Source data –
┏━━

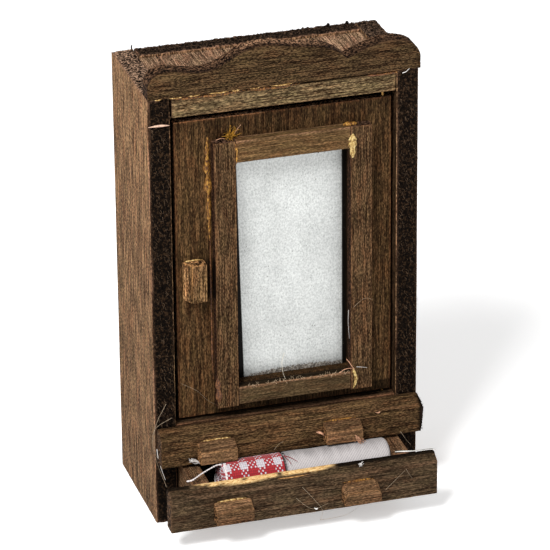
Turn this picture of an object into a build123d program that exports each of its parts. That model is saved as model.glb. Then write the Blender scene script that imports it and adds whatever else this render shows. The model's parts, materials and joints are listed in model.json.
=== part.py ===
from build123d import *
import os

os.makedirs("parts", exist_ok=True)

# Miniature wardrobe with a mirrored door and two drawers, in millimetres.
# Origin: the middle of the carcass's footprint, on the ground. +X right, +Y to the back, +Z up.
# The door is shut, the upper drawer is in and the lower drawer stands part way out.

# Driving dimensions of the carcass
WIDTH = 57.0  # over both sides
DEPTH = 28.0  # front edges of the sides to the outside of the back
HEIGHT = 95.5  # of the sides, under the cornice
STOCK = 4.3  # strip wood: back and handles
SIDE = 4.65  # thickness of the sides
THIN = 1.1  # thin wood: compartment floor, divider, drawer bottoms
FRONT = -DEPTH / 2
BACK = DEPTH / 2
INSIDE = WIDTH / 2 - SIDE  # the inner face of a side is this far from the middle
BACK_FACE = BACK - STOCK

# Top of the carcass
FRIEZE_BOTTOM = 90.9
FRIEZE_DEPTH = 4.0
FRIEZE_RECESS = 0.4
TOP_THICKNESS = 2.0
TOP_DROP = 0.5  # the top panel lies this far below the tops of the sides
CORNICE_THICKNESS = 4.0
CORNICE_PROUD = 0.3  # in front of the sides
CORNICE_OVERHANG = 0.4  # past the right side

# Levels above the ground
BASE_TOP = 4.4
DIVIDER_BOTTOM = 14.25
FLOOR_TOP = 22.3
RAIL_RECESS = 0.3  # shelves lie this far behind the front edges of the sides
NICK_LEVEL = 89.6
NICK = (0.4, 0.6)  # height and depth of the saw nick in the left side

# Door
DOOR_LEFT, DOOR_RIGHT = -22.8, 23.35
DOOR_BOTTOM, DOOR_TOP = 22.9, 89.4
DOOR_RECESS = 1.7
DOOR_BOARD = 1.7
FRAME_THICKNESS = 2.4
FRAME_OUTER = (-15.1, 18.5)
FRAME_LEVELS = (25.1, 84.7)
FRAME_STILE = 4.7
BOTTOM_RAIL = (25.5, 29.4)
TOP_RAIL = (79.9, 84.7)
MIRROR_THICKNESS = 1.0
MIRROR_LAP = 1.5  # the mirror reaches this far behind the door board all round
PIN_RADIUS = 0.4
PIN_CLEARANCE = 0.05
HOLE_RADIUS = PIN_RADIUS + PIN_CLEARANCE
PIN_X = DOOR_RIGHT - 1.75
PIN_Y = FRONT + DOOR_RECESS + DOOR_BOARD / 2
PIN_GRIP = 2.5  # length of a pin inside the door board
UPPER_PIN_REACH = 1.5  # length of the upper pin inside the frieze rail
LOWER_PIN_REACH = 0.9  # length of the lower pin inside the compartment floor
KNOB_LEFT = -21.6
KNOB_WIDTH = 4.7
KNOB_LEVELS = (50.0, 58.6)

# Knob and handles: one strip with a sloping side, cut to length
GRIP_PROUD = 2.8
GRIP_SLOPE = 1.5

# Drawers
FRONT_THICKNESS = 3.3
FRONT_GAP = 0.08  # a shut drawer front stays this far from the sides
FRONT_BEVEL = (2.3, 1.5)  # depth and height of the worn bevel along the top
BOX_LEFT, BOX_RIGHT = -23.4, 23.65
BOX_SIDE = 3.6
BOX_LENGTH = 22.4
SLIDE_GAP = 0.1
LOWER_OUT = 10.3  # how far the lower drawer stands out
UPPER_FRONT = ((-28.1, 28.5), (14.4, 22.3))
LOWER_FRONT = ((-28.6, 28.7), (4.75, 13.8))
UPPER_BOX_TOP = 20.9
LOWER_BOX_TOP = 13.75
UPPER_HANDLES = (-20.4, 6.8)
LOWER_HANDLES = (-20.0, 7.5)
UPPER_HANDLE_LEVELS = (15.4, 15.8)
LOWER_HANDLE_LEVELS = (6.4, 6.5)
HANDLE_LENGTH = 8.1

# Cloth rolls in the lower drawer
ROLL_BEHIND_FRONT = 4.6  # from the drawer front to the middle of the rolls
WHITE_ROLL = (4.15, -1.9, 19.9)  # radius, left end and right end
GINGHAM_ROLL = (3.9, -17.4, -2.1)
THREAD_RADIUS = 0.16
THREAD_X = -15.2
THREAD_TAIL_END = (-23.0, -23.2)  # where the loose end lies on the left side of the drawer
THREAD_GAP = 0.04  # between the thread and the wood


def block(x, y, z):
    """A box between a low and a high value on each axis."""
    size = [high - low for low, high in (x, y, z)]
    middle = [(low + high) / 2 for low, high in (x, y, z)]
    return Pos(*middle) * Box(*size)


def grip(length, tall=STOCK):
    """Knob and handle strip along X: glued face on Y = 0, sloping side on top, foot on Z = 0."""
    profile = Polyline(
        (0, 0, 0), (0, 0, tall), (0, -GRIP_PROUD, tall - GRIP_SLOPE), (0, -GRIP_PROUD, 0), close=True
    )
    return extrude(make_face(profile), length, dir=(1, 0, 0))


def cornice():
    """The fretted board on top: a low left shoulder, a long hump, a sharp dip and a right lobe."""
    front = FRONT - CORNICE_PROUD
    left = -WIDTH / 2
    right = WIDTH / 2 + CORNICE_OVERHANG
    hump = [(left, 98.0), (-26.4, 101.0), (-23.6, 101.3), (-18.5, 100.4), (-13.2, 101.2)]
    hump += [(-9.0, 103.5), (-5.0, 104.5), (3.0, 103.4), (9.2, 102.3), (13.2, 99.5)]
    lobe = [(13.2, 99.5), (17.6, 101.3), (23.2, 102.3), (27.0, 101.2), (right, 98.0)]
    ends = [(right, 98.0), (right, HEIGHT), (left, HEIGHT), (left, 98.0)]
    top = [Spline(*[(x, front, z) for x, z in curve]) for curve in (hump, lobe)]
    foot = Polyline(*[(x, front, z) for x, z in ends])
    return extrude(make_face([*top, foot]), CORNICE_THICKNESS, dir=(0, 1, 0))


def pin_at(low, high, radius):
    """A round bar on the door's hinge axis between two levels."""
    return Pos(PIN_X, PIN_Y, (low + high) / 2) * Cylinder(radius, high - low)


def carcass():
    """Sides, back, top, cornice, frieze rail and the three shelves."""
    inner = (-INSIDE, INSIDE)
    shelf = (FRONT + RAIL_RECESS, BACK_FACE)
    top_level = HEIGHT - TOP_DROP
    frieze_back = FRONT + FRIEZE_RECESS + FRIEZE_DEPTH
    nick_height, nick_depth = NICK
    side_left = block((-WIDTH / 2, -INSIDE), (FRONT, BACK), (0, HEIGHT))
    side_left -= block(
        (-WIDTH / 2, -INSIDE), (FRONT, FRONT + nick_depth), (NICK_LEVEL, NICK_LEVEL + nick_height)
    )
    frieze = block(inner, (FRONT + FRIEZE_RECESS, frieze_back), (FRIEZE_BOTTOM, top_level))
    frieze -= pin_at(FRIEZE_BOTTOM, FRIEZE_BOTTOM + UPPER_PIN_REACH + PIN_CLEARANCE, HOLE_RADIUS)
    floor = block(inner, shelf, (FLOOR_TOP - THIN, FLOOR_TOP))
    floor -= pin_at(FLOOR_TOP - THIN, FLOOR_TOP, HOLE_RADIUS)
    return {
        "side_left": side_left,
        "side_right": block((INSIDE, WIDTH / 2), (FRONT, BACK), (0, HEIGHT)),
        "back_panel": block(inner, (BACK_FACE, BACK), (0, HEIGHT)),
        "top_panel": block(inner, (frieze_back, BACK_FACE), (top_level - TOP_THICKNESS, top_level)),
        "cornice": cornice(),
        "frieze_rail": frieze,
        "compartment_floor": floor,
        "drawer_divider": block(inner, shelf, (DIVIDER_BOTTOM, DIVIDER_BOTTOM + THIN)),
        "base_board": block(inner, shelf, (0, BASE_TOP)),
    }


def door():
    """Door board with its window, four frame strips, mirror, knob and two hinge pins."""
    face = FRONT + DOOR_RECESS
    rear = face + DOOR_BOARD
    frame_left, frame_right = FRAME_OUTER
    window = ((frame_left + FRAME_STILE, frame_right - FRAME_STILE), (BOTTOM_RAIL[1], TOP_RAIL[0]))
    strip = (face - FRAME_THICKNESS, face)
    upper_pin = (DOOR_TOP - PIN_GRIP, FRIEZE_BOTTOM + UPPER_PIN_REACH)
    lower_pin = (FLOOR_TOP - LOWER_PIN_REACH, DOOR_BOTTOM + PIN_GRIP)
    board = block((DOOR_LEFT, DOOR_RIGHT), (face, rear), (DOOR_BOTTOM, DOOR_TOP))
    board -= block(window[0], (face, rear), window[1])
    board -= pin_at(*upper_pin, PIN_RADIUS)
    board -= pin_at(*lower_pin, PIN_RADIUS)
    lapped = [(low - MIRROR_LAP, high + MIRROR_LAP) for low, high in window]
    knob = Rot(0, -90, 0) * grip(KNOB_LEVELS[1] - KNOB_LEVELS[0], KNOB_WIDTH)
    return {
        "door_board": board,
        "frame_stile_left": block((frame_left, window[0][0]), strip, FRAME_LEVELS),
        "frame_stile_right": block((window[0][1], frame_right), strip, FRAME_LEVELS),
        "frame_rail_top": block(window[0], strip, TOP_RAIL),
        "frame_rail_bottom": block(window[0], strip, BOTTOM_RAIL),
        "mirror": block(lapped[0], (rear, rear + MIRROR_THICKNESS), lapped[1]),
        "door_knob": Pos(KNOB_LEFT + KNOB_WIDTH, face, KNOB_LEVELS[0]) * knob,
        "hinge_pin_upper": pin_at(*upper_pin, PIN_RADIUS),
        "hinge_pin_lower": pin_at(*lower_pin, PIN_RADIUS),
    }


def drawer_front(span, levels, face):
    """A drawer front between two ends and two levels, with its top edge worn to a bevel."""
    board = block(span, (face, face + FRONT_THICKNESS), levels)
    edge = board.edges().filter_by(Axis.X).sort_by(lambda e: e.center().Z - e.center().Y)[-1]
    front_face = board.faces().sort_by(Axis.Y)[0]
    depth, height = FRONT_BEVEL
    return chamfer(edge, height, depth, reference=front_face)


def drawer(name, front, out, box, handles, handle_levels):
    """One drawer that stands out by a distance: front, four box boards and two handles."""
    rear = FRONT - FRONT_GAP - out
    face = rear - FRONT_THICKNESS
    tail = rear + BOX_LENGTH
    inner = (BOX_LEFT + BOX_SIDE, BOX_RIGHT - BOX_SIDE)
    span, levels = front
    nodes = {
        f"{name}_front": drawer_front(span, levels, face),
        f"{name}_side_left": block((BOX_LEFT, inner[0]), (rear, tail), box),
        f"{name}_side_right": block((inner[1], BOX_RIGHT), (rear, tail), box),
        f"{name}_back": block(inner, (tail - BOX_SIDE, tail), box),
        f"{name}_bottom": block(inner, (rear, tail - BOX_SIDE), (box[0], box[0] + THIN)),
    }
    for side, x, level in zip(("left", "right"), handles, handle_levels):
        nodes[f"{name}_handle_{side}"] = Pos(x, face, level) * grip(HANDLE_LENGTH)
    return nodes


def roll(radius, ends, y, z):
    """A rolled cloth that lies along X."""
    left, right = ends
    return Pos((left + right) / 2, y, z) * Rot(0, 90, 0) * Cylinder(radius, right - left)


def rolls():
    """Two rolls of cloth side by side behind the lower drawer front, one tied with a thread."""
    y = FRONT - FRONT_GAP - LOWER_OUT + ROLL_BEHIND_FRONT
    bottom = BASE_TOP + SLIDE_GAP + THIN
    lift = 2 * THREAD_RADIUS + THREAD_GAP  # the tied roll lies on its thread
    white_radius, *white_ends = WHITE_ROLL
    gingham_radius, *gingham_ends = GINGHAM_ROLL
    gingham_level = bottom + lift + gingham_radius
    tail_level = LOWER_BOX_TOP + THREAD_RADIUS + THREAD_GAP
    loop = Rot(0, 90, 0) * Torus(gingham_radius + THREAD_RADIUS, THREAD_RADIUS)
    tail_start = Vector(THREAD_X, y, tail_level)
    tail = Vector(*THREAD_TAIL_END, tail_level) - tail_start
    tail_plane = Plane(origin=tail_start + tail / 2, z_dir=tail)
    return {
        "gingham_roll": roll(gingham_radius, gingham_ends, y, gingham_level),
        "white_roll": roll(white_radius, white_ends, y, bottom + white_radius),
        "tie_thread": Pos(THREAD_X, y, gingham_level) * loop
        + tail_plane * Cylinder(THREAD_RADIUS, tail.length),
    }


upper_box = (DIVIDER_BOTTOM + THIN + SLIDE_GAP, UPPER_BOX_TOP)
lower_box = (BASE_TOP + SLIDE_GAP, LOWER_BOX_TOP)
nodes = carcass() | door() | rolls()
nodes |= drawer("upper_drawer", UPPER_FRONT, 0, upper_box, UPPER_HANDLES, UPPER_HANDLE_LEVELS)
nodes |= drawer("lower_drawer", LOWER_FRONT, LOWER_OUT, lower_box, LOWER_HANDLES, LOWER_HANDLE_LEVELS)

for node, shape in nodes.items():
    export_step(shape, f"parts/{node}.step")
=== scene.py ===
"""The looks of a miniature wardrobe: stained and sawn wood, glue, fuzz, a mirror and two cloth rolls.

Everything is in metres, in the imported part's frame: +X right, +Y to the back, +Z up.
Sizes written in millimetres are multiplied by MM.
"""

import functools
import json
import math

import bpy
import numpy as np
from mathutils import Matrix, Vector


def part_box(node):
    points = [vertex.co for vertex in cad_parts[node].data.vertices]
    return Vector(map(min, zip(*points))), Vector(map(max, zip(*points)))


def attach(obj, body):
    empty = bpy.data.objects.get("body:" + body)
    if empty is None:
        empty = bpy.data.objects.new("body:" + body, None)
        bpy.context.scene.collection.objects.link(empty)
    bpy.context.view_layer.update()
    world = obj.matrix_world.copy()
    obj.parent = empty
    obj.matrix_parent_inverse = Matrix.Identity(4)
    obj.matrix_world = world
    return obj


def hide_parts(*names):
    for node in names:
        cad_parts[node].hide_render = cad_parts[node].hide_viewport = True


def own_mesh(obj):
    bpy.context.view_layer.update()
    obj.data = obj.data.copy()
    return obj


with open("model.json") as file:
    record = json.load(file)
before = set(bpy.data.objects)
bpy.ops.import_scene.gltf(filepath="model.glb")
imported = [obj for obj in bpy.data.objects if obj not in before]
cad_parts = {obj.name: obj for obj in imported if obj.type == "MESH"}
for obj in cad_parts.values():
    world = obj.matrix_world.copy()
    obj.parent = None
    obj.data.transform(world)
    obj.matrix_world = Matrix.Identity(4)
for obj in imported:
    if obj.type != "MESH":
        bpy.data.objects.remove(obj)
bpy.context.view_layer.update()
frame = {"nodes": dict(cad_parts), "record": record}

MM = 0.001
AXES = "xyz"
BODY_OF = {
    node: body
    for body, nodes in frame["record"]["behaviour"]["bodies"].items()
    for node in nodes
}
SLOT_OF = {part["node"]: part["material_slot"] for part in frame["record"]["subparts"]}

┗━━

Directions for this task – Look above for the line containing "upper_box = (DIVIDER_BOTTOM". Output from there through the line containing "zip(*points))), Vector(map(max, zip(*points)))", exactly and inclusively.

Exercise solution –
upper_box = (DIVIDER_BOTTOM + THIN + SLIDE_GAP, UPPER_BOX_TOP)
lower_box = (BASE_TOP + SLIDE_GAP, LOWER_BOX_TOP)
nodes = carcass() | door() | rolls()
nodes |= drawer("upper_drawer", UPPER_FRONT, 0, upper_box, UPPER_HANDLES, UPPER_HANDLE_LEVELS)
nodes |= drawer("lower_drawer", LOWER_FRONT, LOWER_OUT, lower_box, LOWER_HANDLES, LOWER_HANDLE_LEVELS)

for node, shape in nodes.items():
    export_step(shape, f"parts/{node}.step")
=== scene.py ===
"""The looks of a miniature wardrobe: stained and sawn wood, glue, fuzz, a mirror and two cloth rolls.

Everything is in metres, in the imported part's frame: +X right, +Y to the back, +Z up.
Sizes written in millimetres are multiplied by MM.
"""

import functools
import json
import math

import bpy
import numpy as np
from mathutils import Matrix, Vector


def part_box(node):
    points = [vertex.co for vertex in cad_parts[node].data.vertices]
    return Vector(map(min, zip(*points))), Vector(map(max, zip(*points)))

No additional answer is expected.